Ebook: Class, Culture and Community: New Perspectives in Nineteenth and Twentieth Century British Labour History
- Year: 2012
- Publisher: Cambridge Scholars Publishing
- Language: English
- pdf
In recent years, historians have debated fervently on the reason for the decline of British Labour History as an academic discipline. Most certainly the challenge of Thatcherism to the working classes and trade unions in the 1980s, and the fragmentation of Labour history into gender studies, industrial studies and women's history, have contributed to its apparent decline. Post-modernists' challenges to the concept of class, culture and community have done their damage. As a result Labour history, in its broad-school sense, has been taught less and less in British universities. Yet it survives and there are grounds for believing that it will revive. This collection of chapters arose from a conference held at the University of Huddersfield in November 2010, held under the auspices of the Society for the Study of Labour History, where nineteen papers were presented. Ten of this disparate array of papers form the basis of this collection.

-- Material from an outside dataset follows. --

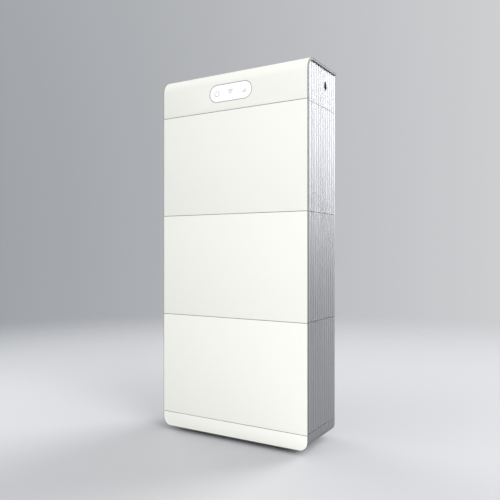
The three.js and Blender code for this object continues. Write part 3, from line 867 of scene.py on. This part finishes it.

The theme of community and localised struggle form the first section, ranging as it does from the newspapers' representation of Yorkshire miners to brass bands and the development of separate culture. The second section deals with the more traditional trade unionism and varieties of industrial struggle. The third section focuses upon the political aspects of working-class activity, drawing upon the role of women, and Labour policy on steel nationalisation and defence. The fourth deals with radicalism, ranging from the failure of Chartism, the policy of working-class organisations to emigration, and the failure of the soft section of the British left in the 1920s and 1930s. There is no all-embracing concept here for what is a varied collection of chapters. However, what can be said is that British Labour history continues to provide new areas for research. Indeed, its death as an academic discipline has been greatly exaggerated. This collection of book chapters represents the current revival in Labour history which has emerged in a form that brings together community and culture alongside class and political representation to explore the breadth and depth of working-class identity.